**Task requirements**
Copy out all the entries word for word.

**Task inputs**
——

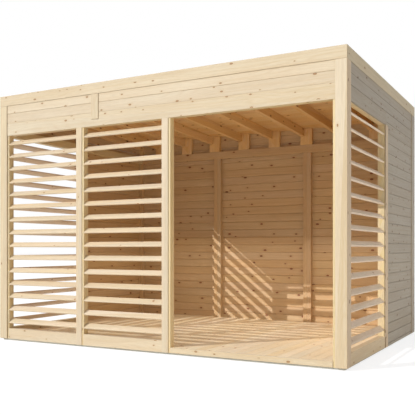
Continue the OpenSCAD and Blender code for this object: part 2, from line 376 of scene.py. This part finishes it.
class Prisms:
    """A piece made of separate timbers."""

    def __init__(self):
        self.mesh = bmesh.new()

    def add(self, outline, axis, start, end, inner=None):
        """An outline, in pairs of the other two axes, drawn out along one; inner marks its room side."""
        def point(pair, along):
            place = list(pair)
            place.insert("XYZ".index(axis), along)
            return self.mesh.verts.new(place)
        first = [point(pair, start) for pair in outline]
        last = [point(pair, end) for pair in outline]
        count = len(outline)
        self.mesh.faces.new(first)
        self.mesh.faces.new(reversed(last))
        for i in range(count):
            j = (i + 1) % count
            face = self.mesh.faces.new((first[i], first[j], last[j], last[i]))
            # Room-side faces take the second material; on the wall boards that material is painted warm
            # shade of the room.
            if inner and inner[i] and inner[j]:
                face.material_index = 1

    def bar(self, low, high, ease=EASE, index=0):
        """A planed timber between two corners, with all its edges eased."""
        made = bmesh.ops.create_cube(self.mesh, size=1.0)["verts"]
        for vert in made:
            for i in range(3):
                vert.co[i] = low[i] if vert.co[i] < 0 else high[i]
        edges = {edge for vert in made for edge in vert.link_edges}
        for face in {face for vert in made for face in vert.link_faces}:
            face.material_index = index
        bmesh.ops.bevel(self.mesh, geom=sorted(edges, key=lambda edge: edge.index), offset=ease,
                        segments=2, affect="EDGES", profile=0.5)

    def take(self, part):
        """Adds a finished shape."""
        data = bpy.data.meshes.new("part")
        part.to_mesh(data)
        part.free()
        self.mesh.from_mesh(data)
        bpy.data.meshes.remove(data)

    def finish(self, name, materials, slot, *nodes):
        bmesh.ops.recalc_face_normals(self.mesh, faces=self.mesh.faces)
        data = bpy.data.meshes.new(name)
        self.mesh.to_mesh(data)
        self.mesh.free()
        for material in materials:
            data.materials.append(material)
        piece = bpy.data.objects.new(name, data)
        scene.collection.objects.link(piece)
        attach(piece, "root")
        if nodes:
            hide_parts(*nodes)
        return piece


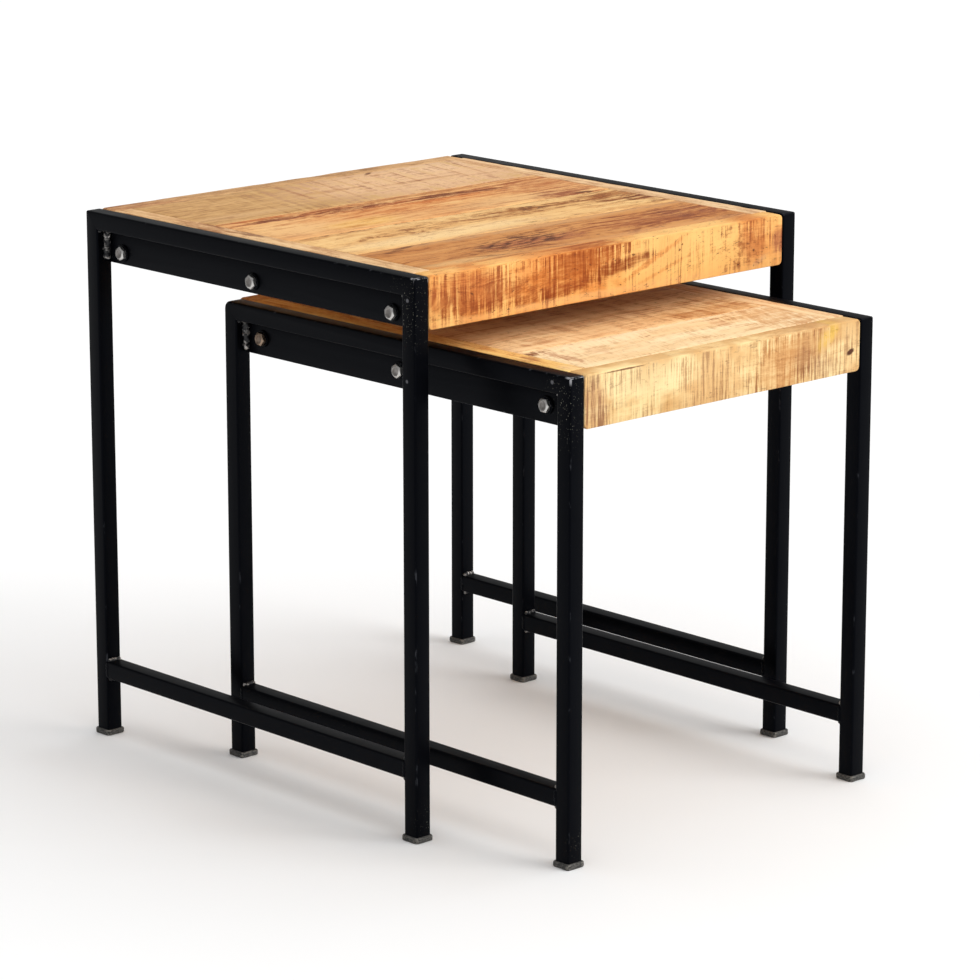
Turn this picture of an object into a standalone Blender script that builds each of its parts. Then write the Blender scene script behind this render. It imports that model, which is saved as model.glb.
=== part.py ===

——

**Output for this exercise**
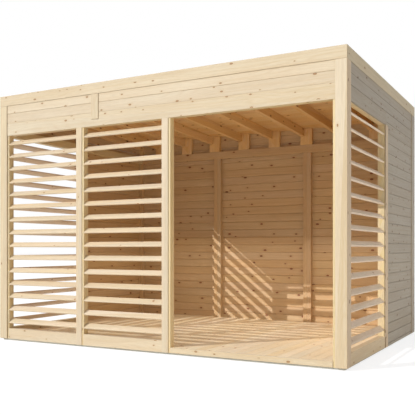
Continue the OpenSCAD and Blender code for this object: part 2, from line 376 of scene.py. This part finishes it.
class Prisms:
    """A piece made of separate timbers."""

    def __init__(self):
        self.mesh = bmesh.new()

    def add(self, outline, axis, start, end, inner=None):
        """An outline, in pairs of the other two axes, drawn out along one; inner marks its room side."""
        def point(pair, along):
            place = list(pair)
            place.insert("XYZ".index(axis), along)
            return self.mesh.verts.new(place)
        first = [point(pair, start) for pair in outline]
        last = [point(pair, end) for pair in outline]
        count = len(outline)
        self.mesh.faces.new(first)
        self.mesh.faces.new(reversed(last))
        for i in range(count):
            j = (i + 1) % count
            face = self.mesh.faces.new((first[i], first[j], last[j], last[i]))
            # Room-side faces take the second material; on the wall boards that material is painted warm
            # shade of the room.
            if inner and inner[i] and inner[j]:
                face.material_index = 1

    def bar(self, low, high, ease=EASE, index=0):
        """A planed timber between two corners, with all its edges eased."""
        made = bmesh.ops.create_cube(self.mesh, size=1.0)["verts"]
        for vert in made:
            for i in range(3):
                vert.co[i] = low[i] if vert.co[i] < 0 else high[i]
        edges = {edge for vert in made for edge in vert.link_edges}
        for face in {face for vert in made for face in vert.link_faces}:
            face.material_index = index
        bmesh.ops.bevel(self.mesh, geom=sorted(edges, key=lambda edge: edge.index), offset=ease,
                        segments=2, affect="EDGES", profile=0.5)

    def take(self, part):
        """Adds a finished shape."""
        data = bpy.data.meshes.new("part")
        part.to_mesh(data)
        part.free()
        self.mesh.from_mesh(data)
        bpy.data.meshes.remove(data)

    def finish(self, name, materials, slot, *nodes):
        bmesh.ops.recalc_face_normals(self.mesh, faces=self.mesh.faces)
        data = bpy.data.meshes.new(name)
        self.mesh.to_mesh(data)
        self.mesh.free()
        for material in materials:
            data.materials.append(material)
        piece = bpy.data.objects.new(name, data)
        scene.collection.objects.link(piece)
        attach(piece, "root")
        if nodes:
            hide_parts(*nodes)
        return piece


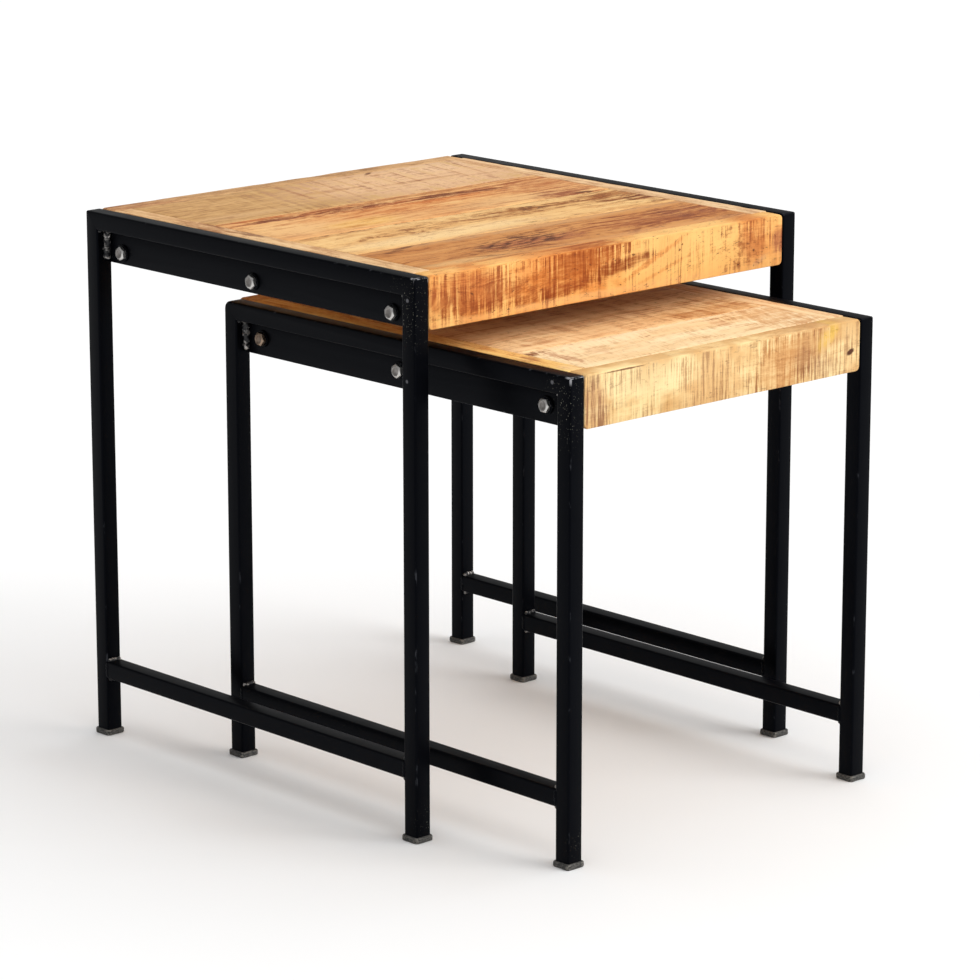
Turn this picture of an object into a standalone Blender script that builds each of its parts. Then write the Blender scene script behind this render. It imports that model, which is saved as model.glb.
=== part.py ===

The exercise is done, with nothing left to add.